The young pilots who struggle to start their career is the favourite example used by those who hate this category of pilots. Of course not everybody has the chance to get the financial assistance for that, and unfortunately the time when you could start in a company in Europe with smaller jobs such as loading or cleaning the aircraft is far gone. Even though you do everything right nowadays, in most of places of the world, you won’t find a first job as a pilot.

But there are other examples you can also meet. Some pilots lose their job and don’t find any other on their type. Some couldn’t find before a certain amount of time and are not current anymore (it goes very fast).
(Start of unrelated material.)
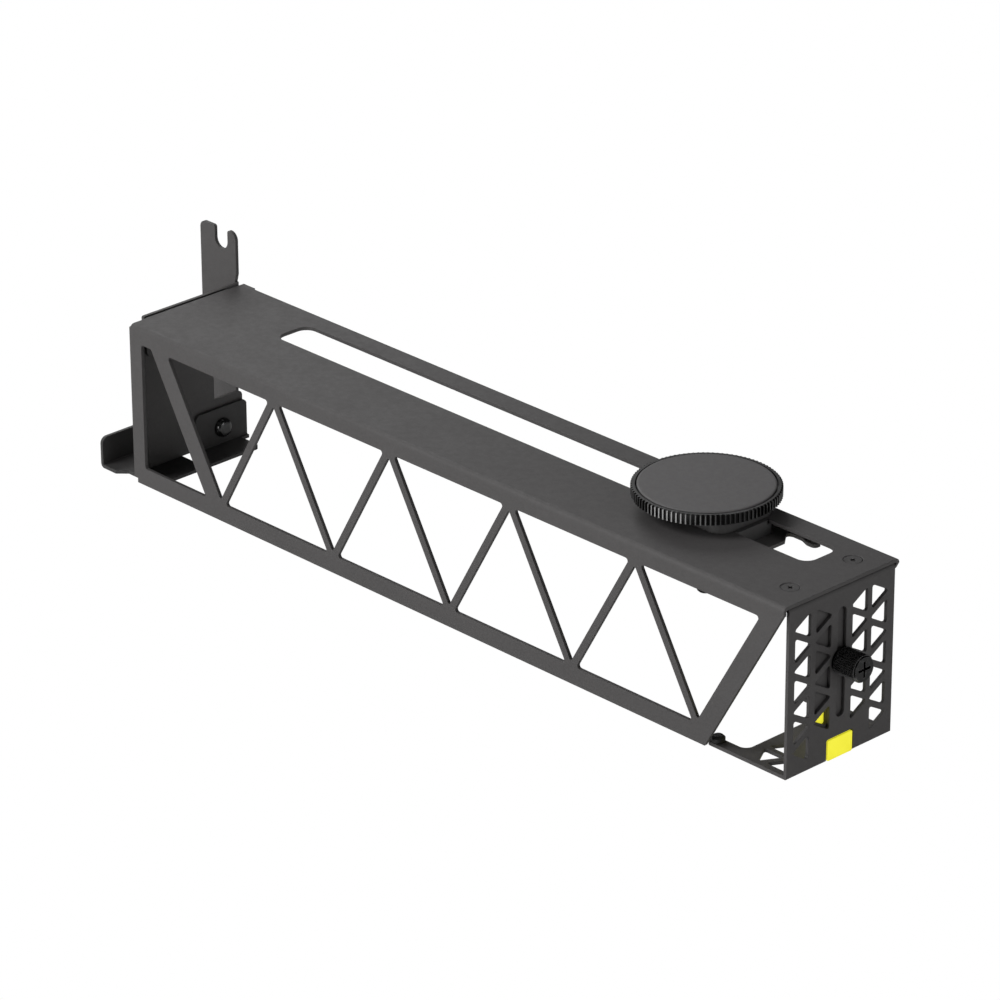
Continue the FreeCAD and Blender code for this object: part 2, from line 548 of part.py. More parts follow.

Some pilots are stuck in their company with no real perspective of evolution, or bad ones if the company is not profitable, (SO who has to wait many years before becoming FO, PIC on turbo prop who wants to fly jets…). I even heard about retired pilots who lost their pension during the recession and couldn’t find any other way to start flying again. You do that for some time before you can bounce back and have a normal life again.

I don’t judge any of them, I didn’t understand the problem myself when I was privileged. Today I don’t think there is really one case which is better than the other. We can have this debate if you want.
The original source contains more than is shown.